◆ What to do ◆
Copy out, exactly and without additions, the lines from the one that contains "extrude(amount=nut_height)" to the one that contains "if empty is", both ends included.
* * *
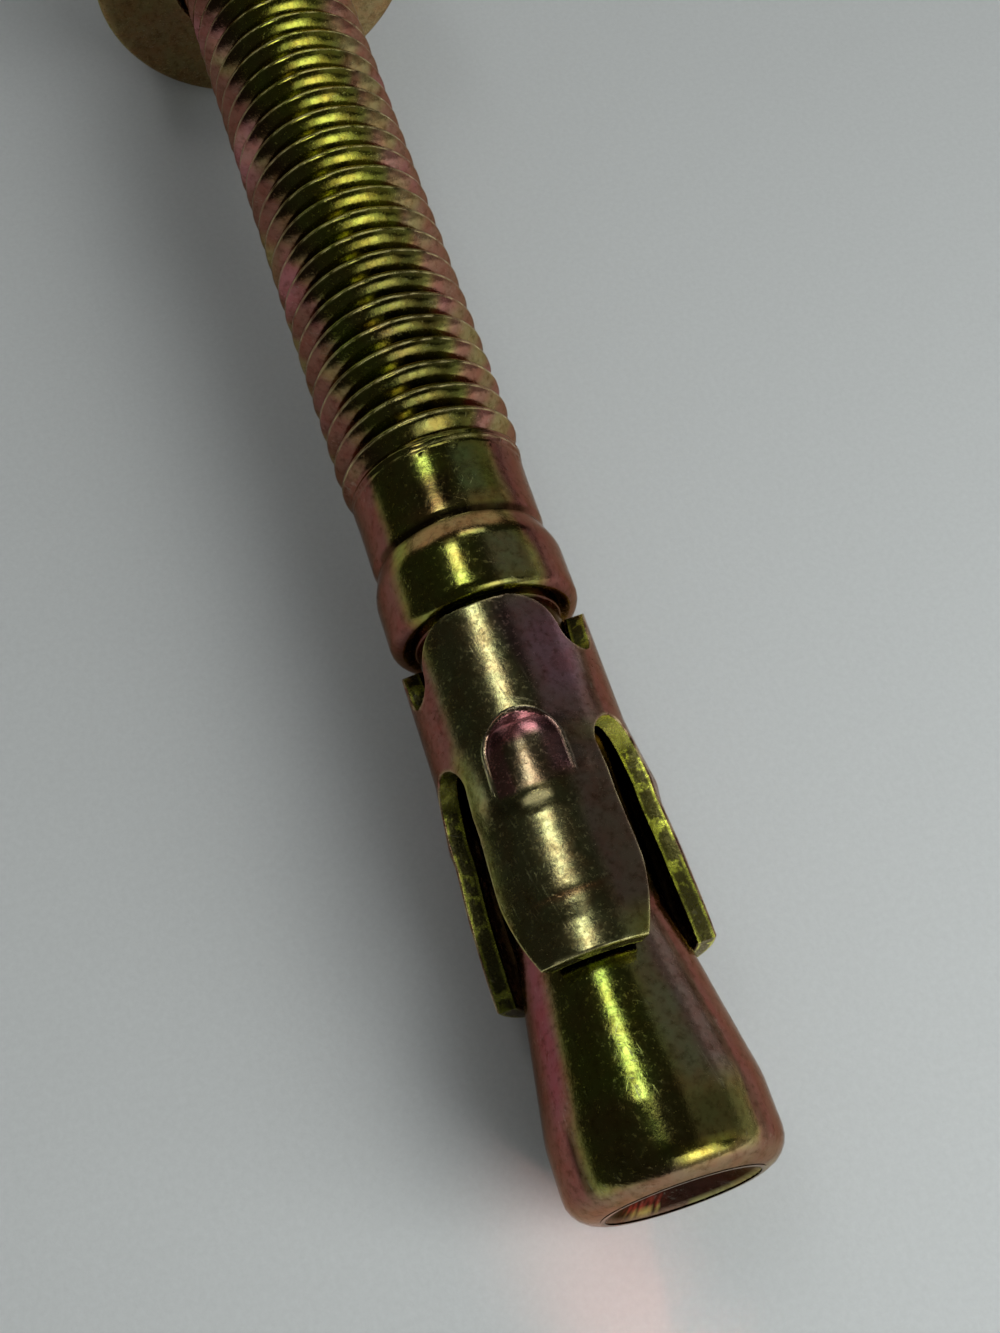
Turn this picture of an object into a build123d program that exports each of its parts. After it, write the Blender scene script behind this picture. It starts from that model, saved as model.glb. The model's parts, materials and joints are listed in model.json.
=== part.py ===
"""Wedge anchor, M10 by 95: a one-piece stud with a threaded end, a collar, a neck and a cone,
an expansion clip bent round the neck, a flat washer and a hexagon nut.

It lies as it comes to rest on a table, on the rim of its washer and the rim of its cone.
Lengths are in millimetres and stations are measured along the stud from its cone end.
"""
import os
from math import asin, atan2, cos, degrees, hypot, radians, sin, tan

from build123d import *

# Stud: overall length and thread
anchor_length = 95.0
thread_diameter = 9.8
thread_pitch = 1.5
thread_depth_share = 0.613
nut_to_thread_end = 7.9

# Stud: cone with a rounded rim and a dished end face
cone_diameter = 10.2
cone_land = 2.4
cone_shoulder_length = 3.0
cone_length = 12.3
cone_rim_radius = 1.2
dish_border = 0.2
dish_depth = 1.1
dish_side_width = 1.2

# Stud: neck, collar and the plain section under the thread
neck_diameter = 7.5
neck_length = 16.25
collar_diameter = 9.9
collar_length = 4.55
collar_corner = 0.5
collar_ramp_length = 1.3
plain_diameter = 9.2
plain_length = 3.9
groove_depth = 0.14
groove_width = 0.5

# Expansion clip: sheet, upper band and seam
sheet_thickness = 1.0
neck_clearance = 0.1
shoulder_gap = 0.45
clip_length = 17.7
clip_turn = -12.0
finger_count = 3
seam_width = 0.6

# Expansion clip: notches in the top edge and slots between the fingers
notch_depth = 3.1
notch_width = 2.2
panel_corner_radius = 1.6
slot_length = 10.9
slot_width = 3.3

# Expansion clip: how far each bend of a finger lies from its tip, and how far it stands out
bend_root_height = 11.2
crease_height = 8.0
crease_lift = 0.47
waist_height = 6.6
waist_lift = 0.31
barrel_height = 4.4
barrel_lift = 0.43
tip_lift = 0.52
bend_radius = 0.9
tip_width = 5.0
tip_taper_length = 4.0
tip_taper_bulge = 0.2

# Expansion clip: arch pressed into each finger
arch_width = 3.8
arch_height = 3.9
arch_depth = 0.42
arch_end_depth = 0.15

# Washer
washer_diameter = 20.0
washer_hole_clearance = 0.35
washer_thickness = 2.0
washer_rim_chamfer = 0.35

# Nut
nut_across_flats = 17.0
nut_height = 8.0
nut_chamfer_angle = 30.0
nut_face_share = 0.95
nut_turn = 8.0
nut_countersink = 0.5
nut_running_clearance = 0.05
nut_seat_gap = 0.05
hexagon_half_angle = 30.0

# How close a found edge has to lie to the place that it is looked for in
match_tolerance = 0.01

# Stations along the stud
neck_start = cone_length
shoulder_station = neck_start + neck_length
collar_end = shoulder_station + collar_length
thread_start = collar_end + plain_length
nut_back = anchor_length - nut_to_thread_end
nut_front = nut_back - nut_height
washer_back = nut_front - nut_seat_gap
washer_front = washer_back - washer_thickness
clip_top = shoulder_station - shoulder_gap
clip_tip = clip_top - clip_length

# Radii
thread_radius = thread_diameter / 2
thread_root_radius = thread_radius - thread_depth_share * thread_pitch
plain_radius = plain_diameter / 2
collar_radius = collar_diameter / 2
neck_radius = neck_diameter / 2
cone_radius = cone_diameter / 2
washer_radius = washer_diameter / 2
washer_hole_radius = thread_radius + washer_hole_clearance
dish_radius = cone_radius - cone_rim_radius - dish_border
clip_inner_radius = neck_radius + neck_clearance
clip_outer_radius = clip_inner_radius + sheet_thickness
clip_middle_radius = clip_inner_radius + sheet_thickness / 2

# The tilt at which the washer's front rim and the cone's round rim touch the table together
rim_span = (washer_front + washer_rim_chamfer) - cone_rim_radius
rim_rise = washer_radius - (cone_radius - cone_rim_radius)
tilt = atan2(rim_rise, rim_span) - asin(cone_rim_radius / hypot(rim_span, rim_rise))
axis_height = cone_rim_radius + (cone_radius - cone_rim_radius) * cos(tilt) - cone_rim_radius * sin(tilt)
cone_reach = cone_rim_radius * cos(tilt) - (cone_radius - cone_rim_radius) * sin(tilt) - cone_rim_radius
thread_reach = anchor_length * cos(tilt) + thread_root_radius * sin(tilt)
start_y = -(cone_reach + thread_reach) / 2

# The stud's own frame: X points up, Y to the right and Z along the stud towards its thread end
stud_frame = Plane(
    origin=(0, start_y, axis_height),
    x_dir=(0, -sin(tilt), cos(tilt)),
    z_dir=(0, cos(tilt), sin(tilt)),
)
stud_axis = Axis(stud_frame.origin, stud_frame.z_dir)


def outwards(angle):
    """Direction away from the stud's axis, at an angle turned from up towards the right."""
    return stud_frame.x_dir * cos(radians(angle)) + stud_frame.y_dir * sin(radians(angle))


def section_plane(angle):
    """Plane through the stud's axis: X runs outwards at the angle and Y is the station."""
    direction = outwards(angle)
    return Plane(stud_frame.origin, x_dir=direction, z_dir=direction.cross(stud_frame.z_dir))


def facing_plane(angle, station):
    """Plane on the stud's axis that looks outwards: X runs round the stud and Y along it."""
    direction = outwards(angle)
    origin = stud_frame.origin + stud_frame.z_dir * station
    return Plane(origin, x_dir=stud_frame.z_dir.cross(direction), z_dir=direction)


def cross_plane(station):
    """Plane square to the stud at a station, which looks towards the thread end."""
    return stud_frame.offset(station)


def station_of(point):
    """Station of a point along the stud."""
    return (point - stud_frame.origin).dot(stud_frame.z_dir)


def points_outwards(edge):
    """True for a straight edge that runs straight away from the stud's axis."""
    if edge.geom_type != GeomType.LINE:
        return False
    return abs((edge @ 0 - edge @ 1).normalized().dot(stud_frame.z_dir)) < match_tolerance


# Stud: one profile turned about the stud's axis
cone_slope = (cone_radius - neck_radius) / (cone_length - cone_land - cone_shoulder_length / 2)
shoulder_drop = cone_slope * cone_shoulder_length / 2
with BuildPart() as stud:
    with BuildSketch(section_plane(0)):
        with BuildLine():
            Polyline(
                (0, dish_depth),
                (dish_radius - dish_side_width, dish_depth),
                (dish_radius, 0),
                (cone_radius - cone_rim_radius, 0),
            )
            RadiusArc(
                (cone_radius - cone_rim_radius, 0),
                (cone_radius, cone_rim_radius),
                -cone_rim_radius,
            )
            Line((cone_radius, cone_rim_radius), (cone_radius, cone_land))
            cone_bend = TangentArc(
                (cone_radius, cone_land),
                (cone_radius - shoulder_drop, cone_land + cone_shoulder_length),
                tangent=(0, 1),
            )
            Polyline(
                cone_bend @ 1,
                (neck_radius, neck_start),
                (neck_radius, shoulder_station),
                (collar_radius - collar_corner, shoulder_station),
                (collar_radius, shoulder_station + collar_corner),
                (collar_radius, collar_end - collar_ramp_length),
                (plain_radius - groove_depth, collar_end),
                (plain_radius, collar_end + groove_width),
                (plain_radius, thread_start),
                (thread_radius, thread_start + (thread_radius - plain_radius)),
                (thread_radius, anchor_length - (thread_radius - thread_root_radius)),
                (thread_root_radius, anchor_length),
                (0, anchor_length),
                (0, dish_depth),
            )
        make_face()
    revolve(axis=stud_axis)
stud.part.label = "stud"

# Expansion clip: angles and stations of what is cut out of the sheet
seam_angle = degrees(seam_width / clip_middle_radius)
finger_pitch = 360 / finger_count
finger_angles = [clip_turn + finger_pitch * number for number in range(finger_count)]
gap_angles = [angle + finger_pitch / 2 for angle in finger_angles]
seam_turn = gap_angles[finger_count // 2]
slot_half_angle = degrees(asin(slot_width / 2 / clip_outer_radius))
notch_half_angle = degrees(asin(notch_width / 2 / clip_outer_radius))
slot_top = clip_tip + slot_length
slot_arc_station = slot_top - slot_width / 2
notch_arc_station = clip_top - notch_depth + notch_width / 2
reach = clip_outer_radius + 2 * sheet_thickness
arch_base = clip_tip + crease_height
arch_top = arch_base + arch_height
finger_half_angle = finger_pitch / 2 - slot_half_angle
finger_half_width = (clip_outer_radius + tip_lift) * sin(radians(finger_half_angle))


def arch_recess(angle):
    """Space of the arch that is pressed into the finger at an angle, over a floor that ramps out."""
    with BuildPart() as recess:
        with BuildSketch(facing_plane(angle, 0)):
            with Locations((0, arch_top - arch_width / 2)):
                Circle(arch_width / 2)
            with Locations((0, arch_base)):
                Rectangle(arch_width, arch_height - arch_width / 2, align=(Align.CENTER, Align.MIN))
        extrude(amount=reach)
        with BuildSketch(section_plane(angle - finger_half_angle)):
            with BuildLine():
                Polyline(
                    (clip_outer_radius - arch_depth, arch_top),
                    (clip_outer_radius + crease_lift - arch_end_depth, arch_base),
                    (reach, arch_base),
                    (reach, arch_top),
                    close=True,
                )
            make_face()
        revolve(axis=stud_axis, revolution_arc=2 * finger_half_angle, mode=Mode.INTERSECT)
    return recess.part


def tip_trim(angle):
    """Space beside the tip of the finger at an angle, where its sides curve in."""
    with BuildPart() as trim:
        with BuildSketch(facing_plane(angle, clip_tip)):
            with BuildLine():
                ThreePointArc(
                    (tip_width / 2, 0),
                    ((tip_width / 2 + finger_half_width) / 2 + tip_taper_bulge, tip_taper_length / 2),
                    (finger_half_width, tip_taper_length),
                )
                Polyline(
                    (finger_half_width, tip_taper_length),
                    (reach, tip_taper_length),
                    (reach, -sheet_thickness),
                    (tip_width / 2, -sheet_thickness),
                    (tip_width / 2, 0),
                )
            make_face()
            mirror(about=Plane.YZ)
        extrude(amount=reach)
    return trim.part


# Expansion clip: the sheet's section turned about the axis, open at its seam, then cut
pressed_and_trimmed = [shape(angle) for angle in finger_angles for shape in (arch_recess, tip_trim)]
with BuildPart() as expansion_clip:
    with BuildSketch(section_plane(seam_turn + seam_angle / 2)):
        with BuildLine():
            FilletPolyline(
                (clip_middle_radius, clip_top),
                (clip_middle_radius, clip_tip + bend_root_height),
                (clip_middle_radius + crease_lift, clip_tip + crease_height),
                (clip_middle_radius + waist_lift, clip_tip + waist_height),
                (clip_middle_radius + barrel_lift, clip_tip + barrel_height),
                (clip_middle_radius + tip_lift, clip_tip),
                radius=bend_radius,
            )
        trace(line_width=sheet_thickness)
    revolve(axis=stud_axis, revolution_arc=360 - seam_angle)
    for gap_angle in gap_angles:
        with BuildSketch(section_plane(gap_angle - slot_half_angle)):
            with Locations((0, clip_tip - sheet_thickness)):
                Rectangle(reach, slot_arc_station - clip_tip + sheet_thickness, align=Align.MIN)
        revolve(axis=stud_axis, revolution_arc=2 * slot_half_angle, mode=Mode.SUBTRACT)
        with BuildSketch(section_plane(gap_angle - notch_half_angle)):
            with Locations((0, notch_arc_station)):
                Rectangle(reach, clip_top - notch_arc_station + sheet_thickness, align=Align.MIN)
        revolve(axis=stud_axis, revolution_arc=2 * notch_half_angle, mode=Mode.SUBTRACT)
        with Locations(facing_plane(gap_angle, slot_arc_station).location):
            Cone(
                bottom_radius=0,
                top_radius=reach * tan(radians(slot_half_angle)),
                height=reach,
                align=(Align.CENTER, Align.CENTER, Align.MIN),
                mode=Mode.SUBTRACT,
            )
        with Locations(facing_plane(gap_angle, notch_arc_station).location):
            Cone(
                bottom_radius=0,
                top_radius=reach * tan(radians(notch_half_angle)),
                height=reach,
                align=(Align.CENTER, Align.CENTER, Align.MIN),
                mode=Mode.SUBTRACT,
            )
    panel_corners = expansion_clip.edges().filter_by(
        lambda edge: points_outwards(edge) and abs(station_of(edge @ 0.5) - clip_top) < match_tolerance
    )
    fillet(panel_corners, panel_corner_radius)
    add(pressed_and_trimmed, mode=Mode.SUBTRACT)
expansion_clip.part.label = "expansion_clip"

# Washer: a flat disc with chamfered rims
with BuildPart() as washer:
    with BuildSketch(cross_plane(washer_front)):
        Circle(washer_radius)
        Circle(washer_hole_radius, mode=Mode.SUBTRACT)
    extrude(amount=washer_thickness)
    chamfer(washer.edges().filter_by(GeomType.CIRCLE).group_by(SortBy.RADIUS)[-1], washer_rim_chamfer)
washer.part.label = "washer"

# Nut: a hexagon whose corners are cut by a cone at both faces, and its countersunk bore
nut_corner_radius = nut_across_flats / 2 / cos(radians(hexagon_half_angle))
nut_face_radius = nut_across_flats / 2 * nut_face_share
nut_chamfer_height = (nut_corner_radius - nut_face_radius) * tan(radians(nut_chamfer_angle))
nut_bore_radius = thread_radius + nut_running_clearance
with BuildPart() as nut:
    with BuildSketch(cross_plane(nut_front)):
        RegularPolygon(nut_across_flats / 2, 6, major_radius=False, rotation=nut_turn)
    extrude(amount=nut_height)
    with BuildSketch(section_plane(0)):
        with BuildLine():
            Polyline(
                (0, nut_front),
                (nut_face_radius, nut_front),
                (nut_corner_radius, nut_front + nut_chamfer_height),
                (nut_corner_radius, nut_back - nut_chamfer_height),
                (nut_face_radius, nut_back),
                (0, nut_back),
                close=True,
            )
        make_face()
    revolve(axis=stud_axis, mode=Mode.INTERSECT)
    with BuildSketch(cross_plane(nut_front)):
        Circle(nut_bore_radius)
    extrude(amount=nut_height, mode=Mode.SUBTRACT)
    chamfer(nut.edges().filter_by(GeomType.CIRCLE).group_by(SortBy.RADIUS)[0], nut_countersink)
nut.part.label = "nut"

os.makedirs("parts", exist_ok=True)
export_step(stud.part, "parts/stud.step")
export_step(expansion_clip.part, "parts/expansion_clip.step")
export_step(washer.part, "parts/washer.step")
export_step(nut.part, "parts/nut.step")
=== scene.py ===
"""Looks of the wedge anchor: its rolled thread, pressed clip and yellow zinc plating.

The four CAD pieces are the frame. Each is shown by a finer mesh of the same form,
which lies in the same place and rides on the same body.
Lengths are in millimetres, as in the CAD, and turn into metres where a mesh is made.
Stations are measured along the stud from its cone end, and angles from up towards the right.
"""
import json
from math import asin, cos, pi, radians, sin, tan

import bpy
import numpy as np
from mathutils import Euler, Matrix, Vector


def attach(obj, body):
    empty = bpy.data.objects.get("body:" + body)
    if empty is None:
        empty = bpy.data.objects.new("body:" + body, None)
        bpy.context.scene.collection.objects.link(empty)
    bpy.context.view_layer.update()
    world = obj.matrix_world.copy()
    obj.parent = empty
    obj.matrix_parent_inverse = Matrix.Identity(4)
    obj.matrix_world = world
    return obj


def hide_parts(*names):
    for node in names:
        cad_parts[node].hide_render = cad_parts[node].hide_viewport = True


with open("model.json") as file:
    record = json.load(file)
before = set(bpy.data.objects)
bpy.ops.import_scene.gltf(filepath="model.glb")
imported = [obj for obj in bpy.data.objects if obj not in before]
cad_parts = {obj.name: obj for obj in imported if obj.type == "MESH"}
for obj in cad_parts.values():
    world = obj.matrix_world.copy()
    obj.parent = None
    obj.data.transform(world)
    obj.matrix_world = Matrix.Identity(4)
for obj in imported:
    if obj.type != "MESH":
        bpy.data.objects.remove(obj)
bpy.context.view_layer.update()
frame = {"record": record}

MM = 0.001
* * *
◆ Correct response ◆
    extrude(amount=nut_height)
    with BuildSketch(section_plane(0)):
        with BuildLine():
            Polyline(
                (0, nut_front),
                (nut_face_radius, nut_front),
                (nut_corner_radius, nut_front + nut_chamfer_height),
                (nut_corner_radius, nut_back - nut_chamfer_height),
                (nut_face_radius, nut_back),
                (0, nut_back),
                close=True,
            )
        make_face()
    revolve(axis=stud_axis, mode=Mode.INTERSECT)
    with BuildSketch(cross_plane(nut_front)):
        Circle(nut_bore_radius)
    extrude(amount=nut_height, mode=Mode.SUBTRACT)
    chamfer(nut.edges().filter_by(GeomType.CIRCLE).group_by(SortBy.RADIUS)[0], nut_countersink)
nut.part.label = "nut"

os.makedirs("parts", exist_ok=True)
export_step(stud.part, "parts/stud.step")
export_step(expansion_clip.part, "parts/expansion_clip.step")
export_step(washer.part, "parts/washer.step")
export_step(nut.part, "parts/nut.step")
=== scene.py ===
"""Looks of the wedge anchor: its rolled thread, pressed clip and yellow zinc plating.

The four CAD pieces are the frame. Each is shown by a finer mesh of the same form,
which lies in the same place and rides on the same body.
Lengths are in millimetres, as in the CAD, and turn into metres where a mesh is made.
Stations are measured along the stud from its cone end, and angles from up towards the right.
"""
import json
from math import asin, cos, pi, radians, sin, tan

import bpy
import numpy as np
from mathutils import Euler, Matrix, Vector


def attach(obj, body):
    empty = bpy.data.objects.get("body:" + body)
    if empty is None:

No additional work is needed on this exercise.